Example A is a one hour chart of the USDJPY pair, with only price action in the form of Japanese candlesticks. Blue for bullish, or up, and red for bearish, or down. On the face of it, although there seems to be a general bias to the downside, it would be fairly difficult to pinpoint where to enter as the hours roll by.
In order to confirm consolidation or sideways trading, a simple rule applies: price action must have touched at least two areas of resistance and at least two areas of support.
Traders will confirm this on the charts by simply adding a couple of horizontal lines, once they have identified this consolidation, as per the price action. They will then make the necessary trading decision based on the information they see.

 

Example B


Now let’s look at example B, we always read our charts from left to right, because they tell us a story, and at the beginning of the session in question we can see that at position A, we have a confined area of resistance and support, where we can see that both lines have been touched by price action on at least two occasions.
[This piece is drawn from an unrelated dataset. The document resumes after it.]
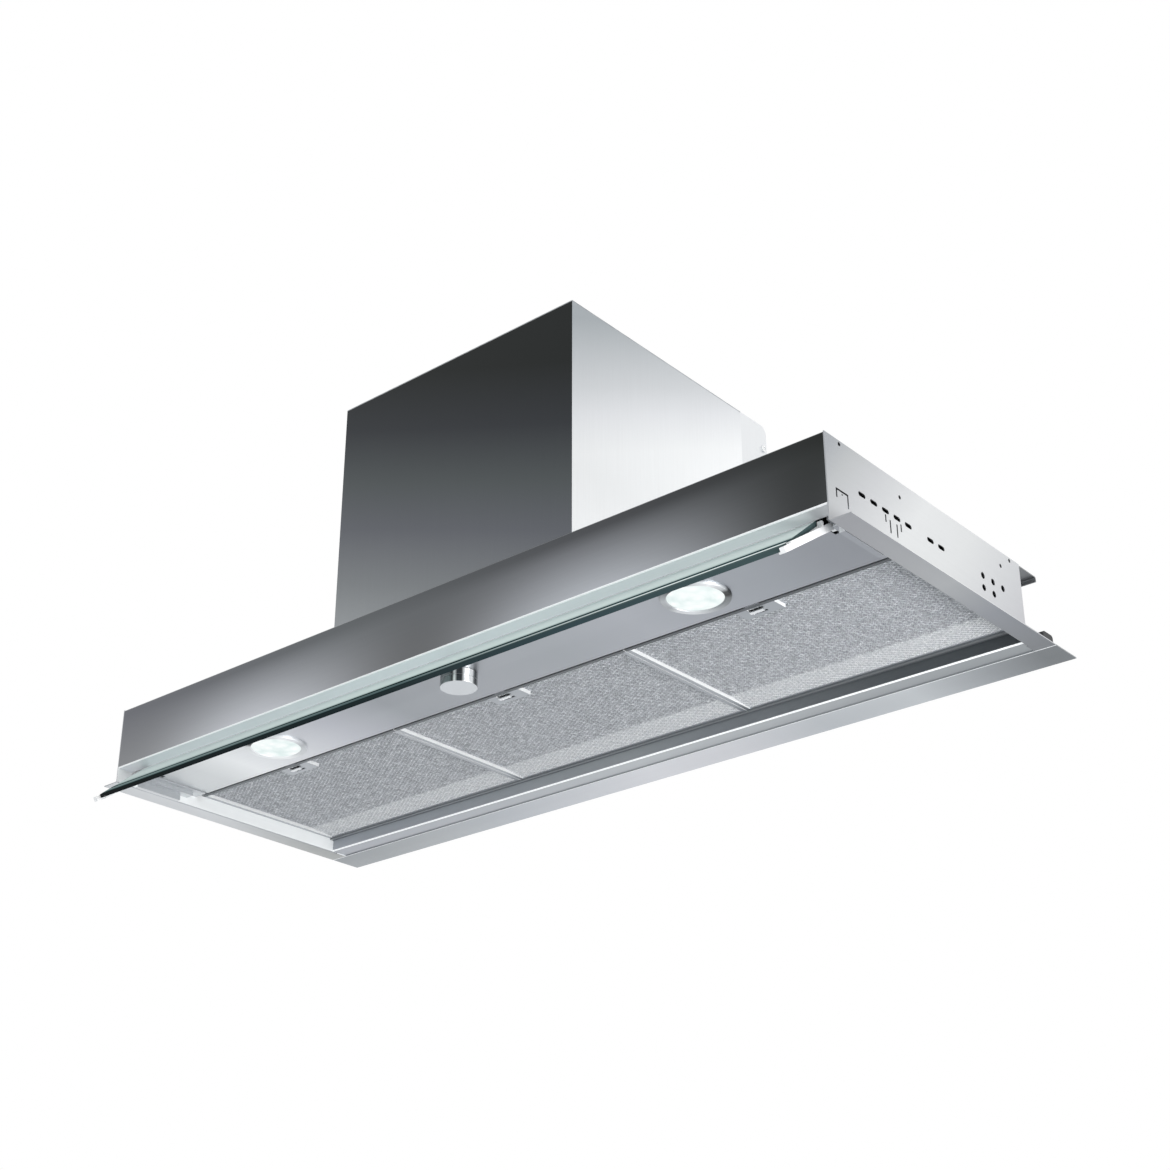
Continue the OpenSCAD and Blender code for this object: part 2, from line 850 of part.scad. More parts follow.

In the example, we have closed off the end of the parallel lines, and thus, we can now identify this area as a box, And where we can see that at position price action punches through the support area, and traders will have gone short at this position.

Example C


If we move on during the course of the training session, we can identify another two boxes, in example C, firstly at position B, and then position C, we’re both have the minimum requirements of 2 touches of the support and resistance lines.

Example D


In example D, we can drill down a little bit more and identify that this pair is consolidating at position A, and then taking a move lower, then consolidating again at position B, before taking another step lower and then consolidating again at position C, and where traders will have picked up on the bias to the downside, and traded accordingly at breaks in the support lines.

 

Example E


Finally, in example E, let’s take a closer look at the false breakout to the downside at position X. There will always be times when traders are wondering if the market has topped or bottoms out, and this will cause breakouts from our boxes to be quickly reversed, and this happens at position X where we see a break of the support line and where the selling action has run out of steam, and the buyers have come in and reversed price action back into box C. However the move lover still produced 18 pips to the downside on this occasion, which is not an unreasonable amount.

But importantly, price action does not continue up to the area of resistance and begins stalls at position Y, before fading back to the support line and where the second breach at position Z is much more enhanced and producers 45 pips to the downside before price action looks to form the basis of another consolidation period.
The total move lower, just by using this simplified box trading, produced a total of 144 pips.